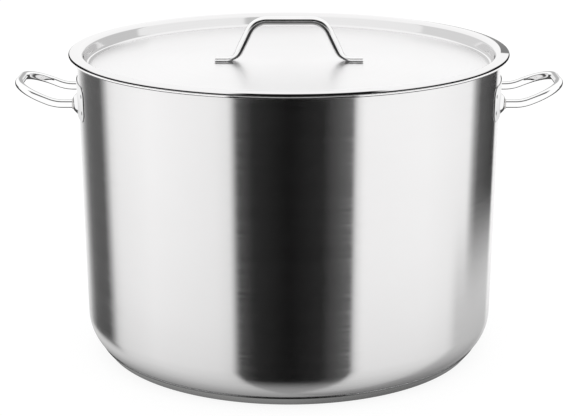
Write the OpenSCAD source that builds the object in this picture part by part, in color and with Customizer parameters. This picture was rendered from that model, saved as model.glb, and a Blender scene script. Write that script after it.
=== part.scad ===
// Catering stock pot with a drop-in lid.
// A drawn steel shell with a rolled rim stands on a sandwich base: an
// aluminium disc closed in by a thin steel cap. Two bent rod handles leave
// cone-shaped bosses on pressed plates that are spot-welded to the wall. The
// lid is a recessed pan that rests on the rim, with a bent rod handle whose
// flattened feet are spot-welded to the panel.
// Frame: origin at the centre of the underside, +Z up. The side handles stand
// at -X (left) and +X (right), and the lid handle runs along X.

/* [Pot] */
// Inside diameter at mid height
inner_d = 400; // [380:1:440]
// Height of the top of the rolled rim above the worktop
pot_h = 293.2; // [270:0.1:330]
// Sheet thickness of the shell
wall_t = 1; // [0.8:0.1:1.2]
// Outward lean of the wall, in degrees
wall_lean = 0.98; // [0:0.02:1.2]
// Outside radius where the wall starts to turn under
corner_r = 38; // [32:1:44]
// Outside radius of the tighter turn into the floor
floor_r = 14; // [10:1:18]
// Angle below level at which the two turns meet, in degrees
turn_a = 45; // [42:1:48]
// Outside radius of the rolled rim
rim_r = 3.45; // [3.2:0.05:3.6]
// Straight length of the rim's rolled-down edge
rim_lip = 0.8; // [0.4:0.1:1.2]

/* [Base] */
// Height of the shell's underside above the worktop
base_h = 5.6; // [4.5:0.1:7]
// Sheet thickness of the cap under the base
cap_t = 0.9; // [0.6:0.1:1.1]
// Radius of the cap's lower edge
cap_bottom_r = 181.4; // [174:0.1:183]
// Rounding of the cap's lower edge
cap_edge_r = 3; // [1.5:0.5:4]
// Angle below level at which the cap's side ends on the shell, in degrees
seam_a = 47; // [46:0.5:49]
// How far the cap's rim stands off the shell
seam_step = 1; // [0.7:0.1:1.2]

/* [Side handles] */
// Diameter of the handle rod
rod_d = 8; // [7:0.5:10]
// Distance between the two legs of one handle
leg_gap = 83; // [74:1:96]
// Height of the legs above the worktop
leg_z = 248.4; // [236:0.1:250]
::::
== TO DO ==
Please write out the material word for word from its first line through the line holding "runs along X.", including both, and no line past it.

== WRITTEN RESPONSE ==
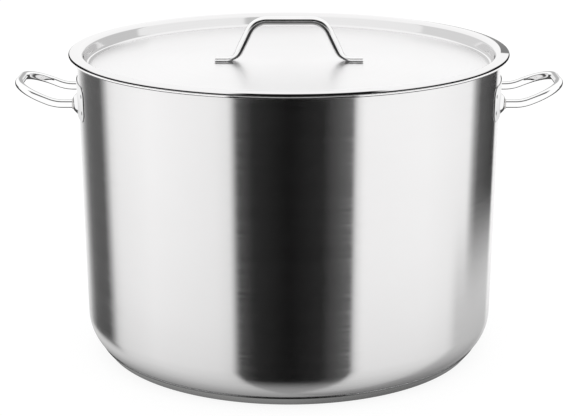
Write the OpenSCAD source that builds the object in this picture part by part, in color and with Customizer parameters. This picture was rendered from that model, saved as model.glb, and a Blender scene script. Write that script after it.
=== part.scad ===
// Catering stock pot with a drop-in lid.
// A drawn steel shell with a rolled rim stands on a sandwich base: an
// aluminium disc closed in by a thin steel cap. Two bent rod handles leave
// cone-shaped bosses on pressed plates that are spot-welded to the wall. The
// lid is a recessed pan that rests on the rim, with a bent rod handle whose
// flattened feet are spot-welded to the panel.
// Frame: origin at the centre of the underside, +Z up. The side handles stand
// at -X (left) and +X (right), and the lid handle runs along X.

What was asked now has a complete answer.